How does a new trustee take over? It is sometimes difficult to figure out when the new trustee should begin to act. Too often, the identity of the successor trustee is uncertain.
Sidney Goodman’s trust
Consider the trust signed by Minnesota resident Sidney Goodman in 1985. Lawyers sometimes worry that their clients do not stay in contact often enough; that does not appear to have been a problem for Mr. Goodman. By the time of his death in 2013, he had amended his trust a total of 21 times.
Mr. Goodman and his son John were co-trustees of the trust until Mr. Goodman’s death. The trust had a mildly complicated structure for designating a successor trustee. Upon Mr. Goodman’s death, his role as co-trustee would fall to one of his attornies, David Gotlieb. If son John were to die, his co-trustee position would become vacant unless he had named someone to succeed him.
After Mr. Goodman’s death, son John continued to administer the trust in his role as co-trustee. The lawyer, Mr. Gotlieb, did not step in to act with John. For over two years John was effectively the sole trustee.
When John died unexpectedly (at age 66), no one was acting as trustee of Mr.
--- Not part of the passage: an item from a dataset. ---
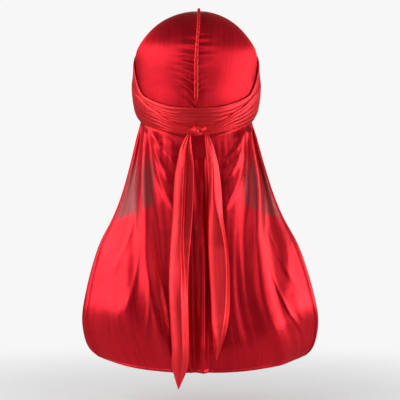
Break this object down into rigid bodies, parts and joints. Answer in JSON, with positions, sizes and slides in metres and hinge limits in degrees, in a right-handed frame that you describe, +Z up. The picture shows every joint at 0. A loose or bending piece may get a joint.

Goodman’s trust. Eight days after John’s death, Mr. Gotlieb signed an acceptance as successor trustee of his late client’s trust, and began to administer the trust.
The dispute over the successor trustee
Before son John’s death, he had acted (with full authority under the trust terms) to purchase trust assets for a reduced price. That process was underway at his death, and Mr. Gotlieb, as the successor trustee, proposed to continue the proceeding. That would effectively transfer some of the value of the trust to John’s estate (and his own trust).
One of the beneficiaries of Mr. Goodman’s trust objected. She saw in the trust document that a majority of the income beneficiaries could name a successor trustee if there was no trustee in place. She argued that Mr. Gotlieb had waited too long to accept his role as successor to Mr. Goodman as co-trustee, and therefore appointed another person — Mr. Sherman — as trustee.
Mr. Sherman then filed a probate court proceeding seeking clarification of his role as successor trustee. The Minnesota probate judge ultimately ruled against Mr. Sherman, finding that Mr. Gotlieb was the successor trustee despite his not having acted between the time of Mr. Goodman’s death and the death of Mr. Goodman’s son.
The Minnesota Court of Appeals, in an unreported decision, agreed with the probate court, and affirmed its ruling. The appellate judges noted that Mr. Gotlieb needed to act within a “reasonable” time — and before Mr. Sherman had been “appointed” by the beneficiary, in any event. In re: Goodman Revocable Trust, February 12, 2018.
What should one do about successor trustees?
The deeper message from the Goodman decision is about planning ahead. Of course every trust should name a successor trustee. It also makes sense to provide a mechanism for flexibility — to name a successor trustee in unanticipated sequences of events.
Mr. Goodman’s trust actually did that. It named son John as co-trustee with Mr. Goodman while he was still alive (a practice we increasingly find useful). The trust also gave each trustee and successor trustee the power to name their own successors (another practice we commonly apply in trusts we draft).
If anything, Mr. Goodman’s arrangement for successor trustees might have been too elaborate. He named his own successor to act as co-trustee with his son John after his own death. It is difficult to guess whether Mr. Gotlieb made a conscious decision not to step in while John was acting as trustee alone. There is nothing in the court’s decision indicating that Mr. Gotlieb or anyone in his firm prepared the trust. It is possible that he did not even realize that he was named as a successor trustee.
Other alternatives for successor trustees
Clients sometimes choose to name a bank or trust company to act as successor trustee, partly to avoid just this kind of confusion. Even that is an imperfect decision, since corporate trustees have steadily moved away from acting except in the largest trust estates. Because of son John’s co-trusteeship, and the permission given in the trust for him to enter into a favorable deal with trust assets, a corporate trustee might have declined to serve in any event.
Was it peculiar for Mr. Goodman to name one of his lawyers as successor trustee? Not at all. A quick look at Mr. Gotlieb‘s online information indicates that he might be especially qualified to handle complicated business dealings. At Fleming & Curti, PLC, we often act as fiduciary (trustee, agent, or personal representative) for our clients; the practice is not at all uncommon.
What about Arizona law?
Whenever we write about a court decision from outside Arizona, readers might reasonably wonder whether we endorse the court’s opinion, or would apply it to Arizona cases. Of course every case is different, and small changes in facts can change the legal outcome dramatically. State laws do differ, as well.
In this Minnesota case, the appellate court applied Minnesota’s version of the Uniform Trust Code (the UTC). Arizona has also adopted a version of the UTC. The particular language cited in Goodman was also adopted, in exactly the same words, in Arizona.
Does that mean that the Goodman case would be good law in Arizona? Not necessarily. First, it is an “unreported” decision — which means that the appellate court determined that it should not be cited as precedent in future cases. And, as we have already noted, different facts make a huge difference. Still, the general principle — that the settlor of a trust should have his or her wishes carried out for trustee and successor trustee selection — is valid in Arizona, as well.